──────── DATASET

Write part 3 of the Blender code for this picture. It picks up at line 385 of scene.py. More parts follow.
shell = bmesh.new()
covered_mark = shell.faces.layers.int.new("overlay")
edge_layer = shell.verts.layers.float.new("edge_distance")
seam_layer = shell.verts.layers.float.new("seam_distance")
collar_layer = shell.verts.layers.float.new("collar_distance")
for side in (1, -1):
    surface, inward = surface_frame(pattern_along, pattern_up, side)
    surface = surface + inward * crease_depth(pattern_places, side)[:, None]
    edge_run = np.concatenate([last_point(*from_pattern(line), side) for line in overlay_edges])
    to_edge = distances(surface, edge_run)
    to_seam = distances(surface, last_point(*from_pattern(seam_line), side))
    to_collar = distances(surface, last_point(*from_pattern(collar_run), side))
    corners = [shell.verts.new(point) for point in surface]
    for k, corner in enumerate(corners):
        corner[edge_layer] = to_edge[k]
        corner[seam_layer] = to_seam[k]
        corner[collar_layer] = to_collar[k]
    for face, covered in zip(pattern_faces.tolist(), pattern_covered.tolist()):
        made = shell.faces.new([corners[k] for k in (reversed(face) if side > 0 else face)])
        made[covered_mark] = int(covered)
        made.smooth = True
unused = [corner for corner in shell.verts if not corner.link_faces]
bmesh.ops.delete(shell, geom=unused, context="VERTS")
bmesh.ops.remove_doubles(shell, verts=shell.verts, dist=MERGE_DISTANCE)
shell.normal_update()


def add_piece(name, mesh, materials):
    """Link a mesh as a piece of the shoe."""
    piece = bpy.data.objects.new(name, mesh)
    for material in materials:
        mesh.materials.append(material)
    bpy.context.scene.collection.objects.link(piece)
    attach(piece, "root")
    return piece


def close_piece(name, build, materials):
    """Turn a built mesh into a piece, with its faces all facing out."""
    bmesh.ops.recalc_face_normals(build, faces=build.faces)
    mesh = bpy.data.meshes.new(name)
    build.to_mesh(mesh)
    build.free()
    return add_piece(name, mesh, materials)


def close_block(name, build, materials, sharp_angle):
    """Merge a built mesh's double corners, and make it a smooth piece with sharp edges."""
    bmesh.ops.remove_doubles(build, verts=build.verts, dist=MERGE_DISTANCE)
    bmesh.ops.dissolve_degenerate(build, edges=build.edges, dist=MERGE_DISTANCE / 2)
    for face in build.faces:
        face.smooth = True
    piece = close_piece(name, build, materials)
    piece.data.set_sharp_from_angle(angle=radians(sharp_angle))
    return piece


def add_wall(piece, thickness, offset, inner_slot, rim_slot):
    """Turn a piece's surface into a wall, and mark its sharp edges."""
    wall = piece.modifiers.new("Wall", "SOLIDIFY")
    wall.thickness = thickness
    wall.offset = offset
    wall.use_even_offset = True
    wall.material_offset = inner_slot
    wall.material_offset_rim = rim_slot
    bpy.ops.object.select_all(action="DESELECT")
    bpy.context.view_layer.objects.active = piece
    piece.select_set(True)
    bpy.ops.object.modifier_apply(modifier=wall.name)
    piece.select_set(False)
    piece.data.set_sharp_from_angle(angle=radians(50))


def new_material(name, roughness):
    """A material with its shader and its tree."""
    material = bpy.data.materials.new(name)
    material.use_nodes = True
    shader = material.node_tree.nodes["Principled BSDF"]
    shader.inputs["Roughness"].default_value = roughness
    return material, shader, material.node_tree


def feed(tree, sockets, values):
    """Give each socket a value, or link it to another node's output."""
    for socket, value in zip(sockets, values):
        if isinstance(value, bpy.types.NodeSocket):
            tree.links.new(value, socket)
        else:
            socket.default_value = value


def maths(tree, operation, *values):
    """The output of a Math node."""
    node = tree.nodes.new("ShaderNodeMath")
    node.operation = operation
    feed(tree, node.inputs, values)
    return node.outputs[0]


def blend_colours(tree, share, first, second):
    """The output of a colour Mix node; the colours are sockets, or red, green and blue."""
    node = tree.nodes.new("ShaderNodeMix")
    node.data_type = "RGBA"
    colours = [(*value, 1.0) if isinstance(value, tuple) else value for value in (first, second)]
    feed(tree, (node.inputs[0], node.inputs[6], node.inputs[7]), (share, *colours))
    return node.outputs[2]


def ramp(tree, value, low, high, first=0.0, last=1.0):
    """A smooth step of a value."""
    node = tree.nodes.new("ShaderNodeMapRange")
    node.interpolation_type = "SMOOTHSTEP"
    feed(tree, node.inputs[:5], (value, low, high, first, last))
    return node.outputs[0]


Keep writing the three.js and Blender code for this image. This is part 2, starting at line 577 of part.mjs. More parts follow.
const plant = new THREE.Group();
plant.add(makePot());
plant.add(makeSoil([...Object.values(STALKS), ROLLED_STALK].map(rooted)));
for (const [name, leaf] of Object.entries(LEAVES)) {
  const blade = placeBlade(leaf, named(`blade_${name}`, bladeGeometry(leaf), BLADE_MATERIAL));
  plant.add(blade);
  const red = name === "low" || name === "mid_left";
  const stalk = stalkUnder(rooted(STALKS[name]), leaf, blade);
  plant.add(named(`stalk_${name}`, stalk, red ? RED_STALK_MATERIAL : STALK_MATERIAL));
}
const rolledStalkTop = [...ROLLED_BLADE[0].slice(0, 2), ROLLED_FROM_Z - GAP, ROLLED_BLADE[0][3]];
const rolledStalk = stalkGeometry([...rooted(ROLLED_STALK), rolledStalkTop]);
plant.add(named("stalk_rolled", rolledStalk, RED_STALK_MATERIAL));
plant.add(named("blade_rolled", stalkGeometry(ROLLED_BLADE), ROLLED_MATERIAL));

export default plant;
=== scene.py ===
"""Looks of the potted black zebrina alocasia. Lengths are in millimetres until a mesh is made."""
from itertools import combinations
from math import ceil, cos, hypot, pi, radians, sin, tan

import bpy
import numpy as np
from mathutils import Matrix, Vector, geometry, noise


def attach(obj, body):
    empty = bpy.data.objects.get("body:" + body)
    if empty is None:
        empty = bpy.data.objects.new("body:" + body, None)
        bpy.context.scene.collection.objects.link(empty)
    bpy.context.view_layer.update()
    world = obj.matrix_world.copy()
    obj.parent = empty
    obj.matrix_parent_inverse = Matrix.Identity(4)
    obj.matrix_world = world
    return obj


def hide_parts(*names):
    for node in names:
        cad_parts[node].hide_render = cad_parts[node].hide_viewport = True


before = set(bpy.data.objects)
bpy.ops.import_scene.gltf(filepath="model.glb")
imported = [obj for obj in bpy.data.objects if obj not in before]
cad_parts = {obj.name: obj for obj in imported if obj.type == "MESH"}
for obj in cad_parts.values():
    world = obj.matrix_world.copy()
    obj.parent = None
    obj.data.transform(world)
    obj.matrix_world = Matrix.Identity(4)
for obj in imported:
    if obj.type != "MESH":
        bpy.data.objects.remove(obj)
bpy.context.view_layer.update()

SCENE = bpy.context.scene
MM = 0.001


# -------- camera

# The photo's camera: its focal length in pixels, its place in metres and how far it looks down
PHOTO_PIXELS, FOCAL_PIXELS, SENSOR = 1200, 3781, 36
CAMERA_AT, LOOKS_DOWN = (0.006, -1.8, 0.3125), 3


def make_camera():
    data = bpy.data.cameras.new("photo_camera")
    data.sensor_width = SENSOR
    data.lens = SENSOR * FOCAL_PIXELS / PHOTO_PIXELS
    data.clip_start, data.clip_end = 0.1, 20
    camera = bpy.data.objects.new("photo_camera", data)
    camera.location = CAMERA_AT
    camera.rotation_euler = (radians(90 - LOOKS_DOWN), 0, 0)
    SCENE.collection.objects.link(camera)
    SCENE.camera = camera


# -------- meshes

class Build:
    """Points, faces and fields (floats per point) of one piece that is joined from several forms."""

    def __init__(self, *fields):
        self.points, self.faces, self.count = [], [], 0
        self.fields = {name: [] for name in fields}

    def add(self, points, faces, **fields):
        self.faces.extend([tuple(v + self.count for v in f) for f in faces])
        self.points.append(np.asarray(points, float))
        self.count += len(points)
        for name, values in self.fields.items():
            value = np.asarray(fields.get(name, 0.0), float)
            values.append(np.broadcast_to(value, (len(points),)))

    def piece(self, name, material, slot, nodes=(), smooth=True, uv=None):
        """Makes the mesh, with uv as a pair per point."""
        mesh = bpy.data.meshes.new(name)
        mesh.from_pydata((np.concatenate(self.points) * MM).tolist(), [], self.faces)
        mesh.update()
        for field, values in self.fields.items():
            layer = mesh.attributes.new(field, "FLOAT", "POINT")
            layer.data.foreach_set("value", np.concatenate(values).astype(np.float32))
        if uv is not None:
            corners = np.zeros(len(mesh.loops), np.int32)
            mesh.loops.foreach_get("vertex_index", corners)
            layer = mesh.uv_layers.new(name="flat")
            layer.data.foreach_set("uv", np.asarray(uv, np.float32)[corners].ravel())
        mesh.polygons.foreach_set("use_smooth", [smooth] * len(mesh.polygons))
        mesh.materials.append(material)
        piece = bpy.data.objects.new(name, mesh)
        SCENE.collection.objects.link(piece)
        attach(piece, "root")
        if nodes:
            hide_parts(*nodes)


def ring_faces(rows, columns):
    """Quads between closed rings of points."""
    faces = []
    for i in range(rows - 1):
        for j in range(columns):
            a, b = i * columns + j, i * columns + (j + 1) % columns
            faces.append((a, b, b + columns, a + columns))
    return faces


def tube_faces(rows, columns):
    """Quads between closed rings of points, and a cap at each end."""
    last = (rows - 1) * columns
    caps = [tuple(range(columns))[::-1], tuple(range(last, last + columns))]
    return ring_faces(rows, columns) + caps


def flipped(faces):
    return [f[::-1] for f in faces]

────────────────

TASK TO COMPLETE: Retype exactly the lines from the start of the entries through the one with "shell.normal_update()"; include both ends.

COMPLETED EXERCISE:
Write part 3 of the Blender code for this picture. It picks up at line 385 of scene.py. More parts follow.
shell = bmesh.new()
covered_mark = shell.faces.layers.int.new("overlay")
edge_layer = shell.verts.layers.float.new("edge_distance")
seam_layer = shell.verts.layers.float.new("seam_distance")
collar_layer = shell.verts.layers.float.new("collar_distance")
for side in (1, -1):
    surface, inward = surface_frame(pattern_along, pattern_up, side)
    surface = surface + inward * crease_depth(pattern_places, side)[:, None]
    edge_run = np.concatenate([last_point(*from_pattern(line), side) for line in overlay_edges])
    to_edge = distances(surface, edge_run)
    to_seam = distances(surface, last_point(*from_pattern(seam_line), side))
    to_collar = distances(surface, last_point(*from_pattern(collar_run), side))
    corners = [shell.verts.new(point) for point in surface]
    for k, corner in enumerate(corners):
        corner[edge_layer] = to_edge[k]
        corner[seam_layer] = to_seam[k]
        corner[collar_layer] = to_collar[k]
    for face, covered in zip(pattern_faces.tolist(), pattern_covered.tolist()):
        made = shell.faces.new([corners[k] for k in (reversed(face) if side > 0 else face)])
        made[covered_mark] = int(covered)
        made.smooth = True
unused = [corner for corner in shell.verts if not corner.link_faces]
bmesh.ops.delete(shell, geom=unused, context="VERTS")
bmesh.ops.remove_doubles(shell, verts=shell.verts, dist=MERGE_DISTANCE)
shell.normal_update()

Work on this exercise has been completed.